The goal posts never stop moving.

Not only that, but teams need to be able to respond to novel product challenges without a lot of outside help. This isn’t a burn on the company—it’s just that scrum teams are composed of individuals with highly specialized skills and knowledge. Hiring help might be both impossible in the short-term and untenable in the long-term.

Though teams have to look to themselves for direction, a scrum master (be they internal or independent) can help by orienting the team and serving as mediator between team members.

So what does a scrum team look like?

The Scrum Team

A scrum team is made up of a development team, a product owner, and scrum master.

The development team takes care of the incremental work needed to complete a sprint. Their work is judged as a team, regardless of the skills and knowledge they contribute to the sprint.

The product owner controls the backlog. This means that they’re responsible for assigning tasks to the development team. They address the concerns of stakeholders and end-users, and must prioritize backlog tasks in an order that maximizes product value.

The scrum master works with the product owner and development to facilitate the process by which backlog items become incremental improvements to the product. This mediator role comes with many responsibilities, but in a general sense, their focus is to make sure that scrum principles and theory are put in place to ensure continuous improvement.

Note: A scrum master is not a project manager. They don’t have management responsibilities in the traditional sense. A scrum master is responsible for promoting self-organization and cross-functioning within the team as opposed to delegating tasks top-down.

On the Role of Scrum Masters

To define the responsibilities of a scrum master, I’ll breakdown the role into the services they provide the scrum team and company as a whole:

  • Sprint events: This includes sprint planning, stand-ups, daily scrum, retrospectives, and the sprint itself. In an agile setting, the team generates the content for these events, but the scrum master organizes them, and helps the team navigate the challenging introspection needed to plan and adopt consensus-driven changes.
  • Follow-through: It’s largely the scrum master’s job to ensure that sprint goals are understood and met. While team members own execution of their own areas of responsibility, the scrum master enables them by keeping objectives and action points in focus and monitoring their progress.
  • Mediation: Scrum masters coordinate with the product owner to make sure the backlog is prioritized to maximize the realistic success of the team. At the same time, they work with the team  to improve self-regulation and cross-functionality, further increasing the progress they make each sprint.
  • Productivity: The scrum team does only the work assigned by the product owner.
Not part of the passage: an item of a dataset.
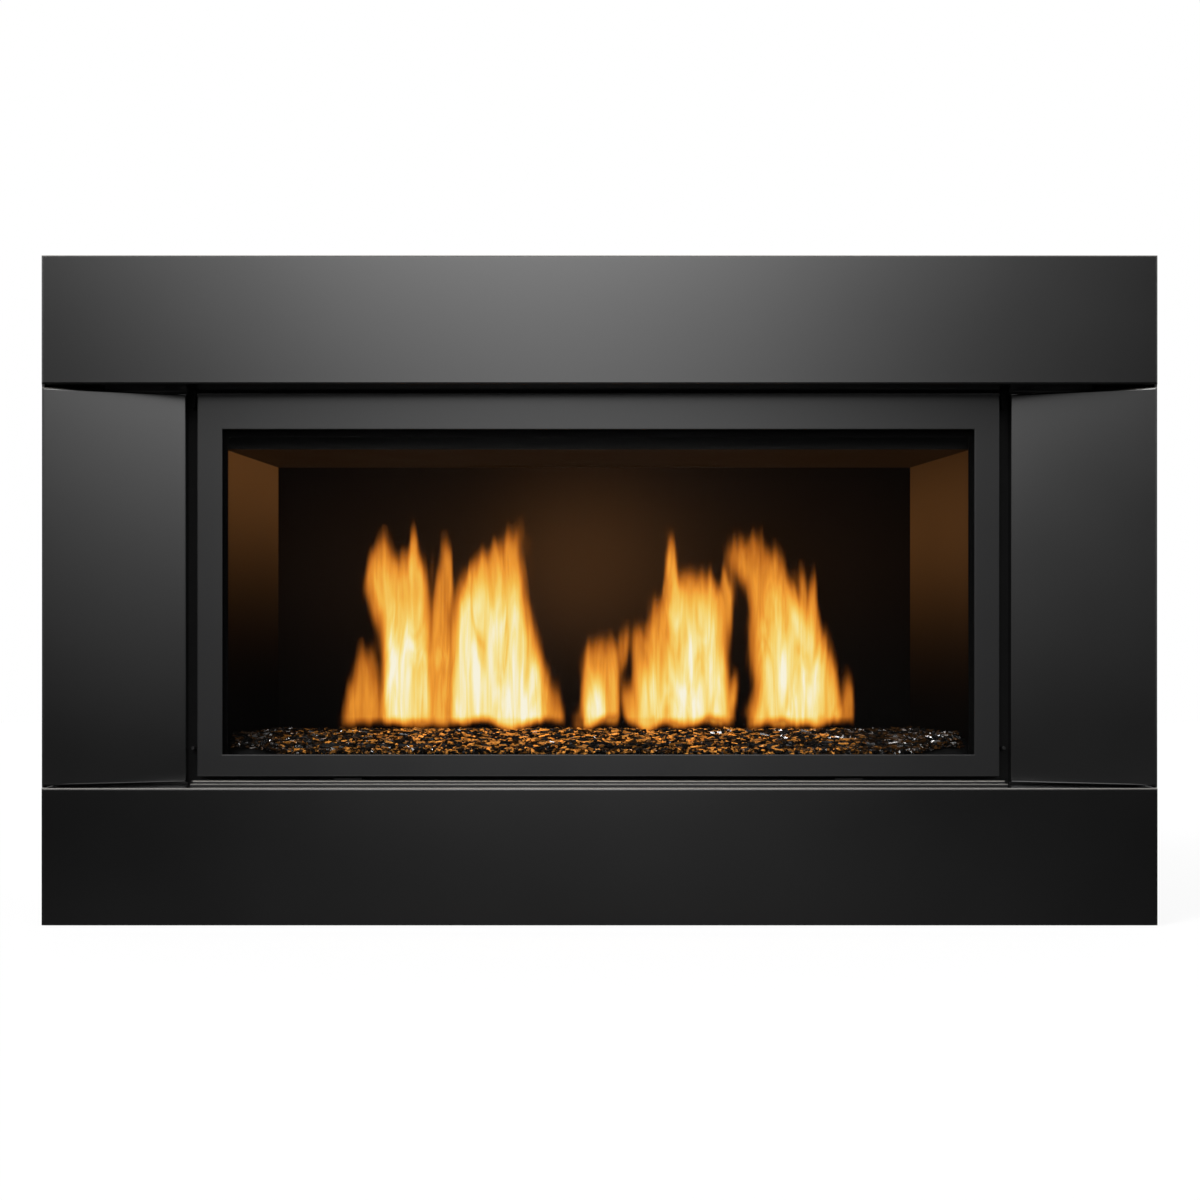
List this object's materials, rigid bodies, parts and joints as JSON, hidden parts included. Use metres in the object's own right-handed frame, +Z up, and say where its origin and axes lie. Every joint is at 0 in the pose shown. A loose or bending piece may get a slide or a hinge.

The scrum master is responsible for fielding any extraneous distractions that could impede the work.
  • Reporting: During the sprint and sprint events, the scrum master cultivates the data needed to inform innovation, from sources like postmortem analyses and burndown charts.
  • Team problems: The ideal scrum master also uses the above insights to help the team troubleshoot and plan for any misalignment within the team.
  • Individual problems: Other issues might need solving 1-to-1. Interactions with individuals are also vital for onboarding new members and building the rapport scrum masters need to lead favorably.
  • Company alignment: Though scrum masters protect their team from distractions, they themselves should be attuned to the changing goals of the wider company. Stakeholder collaboration might be necessary to maintain a healthy relationship between the team and company.

These are the hallmarks of a scrum master position—not an exhaustive list. Each task is rooted in creating a working environment that increases productivity and steers the scrum team in the smartest possible direction each sprint.

Why should companies have scrum masters?

Scrum masters generate serious return on investment. In a nutshell, here’s why:

  1. Development is already expensive. Obviously, development that isn’t productive as it could be—just because it lacks direction—is not the best use of your budget.
  2. Users have options. They don’t want products that can’t adapt to their changing needs. So you don’t want delays in delivering them.

No matter how talented or hardworking your dev team, they will from time to time hit dead ends or lulls. Such is the way of agile. And down in the trenches, solutions aren’t always obvious. Integrate a third party like a scrum master, and issues can be identified and dealt with quicker and earlier.

What are the ideal qualities of a scrum master?

It depends on the context they’re working in, but here are three non-negotiables:

  1. Knowledge and experience in agile: Scrum is lightweight and values simplicity, but that doesn’t make it easy to implement. A scrum master needs to understand the basic agile framework to use it properly. Training and scrum master certification is ideal, even for those with experience.
  2. Organizational skills: Development depends on the scrum master to orchestrate the routine meetings that structure the sprint. After all, the problems they deal with are amorphous—and often siloed. The scrum master brings method to the madness by planning timelines and defining tasks based on collective knowledge of the sprint. Without strong skills in organization, they’d have their work cut out coordinating all those moving parts.
  3. Interpersonal skills: Facilitating the agile process requires human touch along with technical understanding. Because the scrum master is not a “command and control” manager, they have to help the team help themselves. This may involve teasing out and addressing personal issues within the group, or negotiating with a product owner who doesn’t realize they’ve overloaded the backlog.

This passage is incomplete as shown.